NBIM prioritises trading efficiency, AI and culture in three-year plan

Norges Bank Investment Management’s focus over the next three-years will target performance, technology and talent, and operational robustness. Monitoring portfolio managers, increasing trading efficiency and improving returns in real estate are also key priorities ahead for Norway’s NOK21 trillion ($2 trillion) oil fund, Government Pension Fund Global.

“The strategy sets out how we will work to become the best and most respected large investment fund in the world. We look forward to putting it into action over the next three years,” said chief executive Nicolai Tangen.

Strategy in equities will hone in on boosting trading efficiency and securities lending.

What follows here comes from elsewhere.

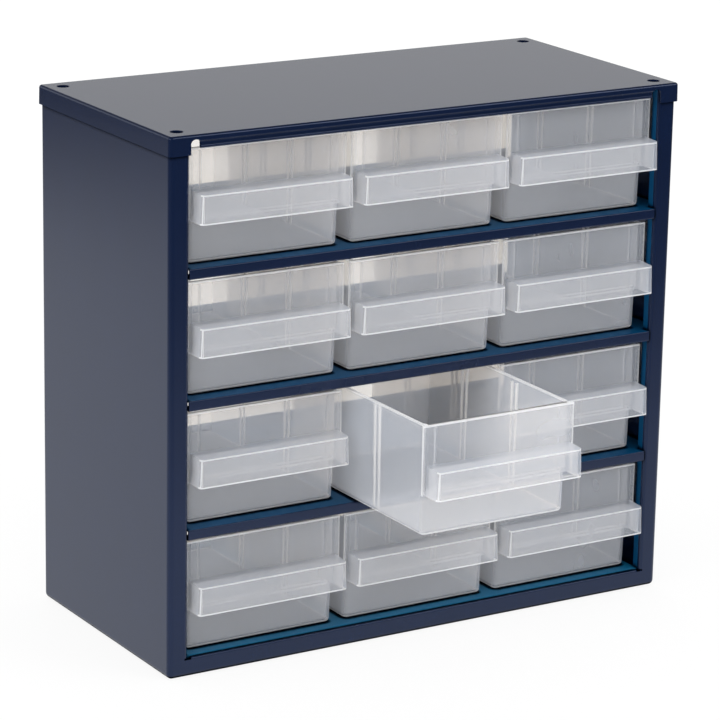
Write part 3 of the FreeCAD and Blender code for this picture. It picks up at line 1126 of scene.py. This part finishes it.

Equities comprise 70 per cent of the benchmark index and the strategy is shaped around market exposure and security selection (mostly managed internally) via enhanced indexing to systematically exploit inefficiencies and liquidity imbalances, and fundamental investing.

Trading the portfolio less, “better and smarter,” will help limit transaction costs. The renewed focus on trading will prioritise managing more trading flow internally before going to market, and extending holding periods when appropriate. It will also focus on closer collaboration between traders and portfolio managers, and taking advantage of new technologies and AI to further increase trading through automated algorithms. [See Inside NBIM’s AI playbook to hone investment edge and NBIM on AI cultural and organisational integration].

Securities lending is also a priority in the coming years. The team will continue to lend equities responsibly, seeking to capture more income from optimised collateral management and further diversification of counterparty relationships.

Sponsored Content

“Securities lending is countercyclical in nature, and we must be ready and willing to scale up when spreads widen,” states the fund.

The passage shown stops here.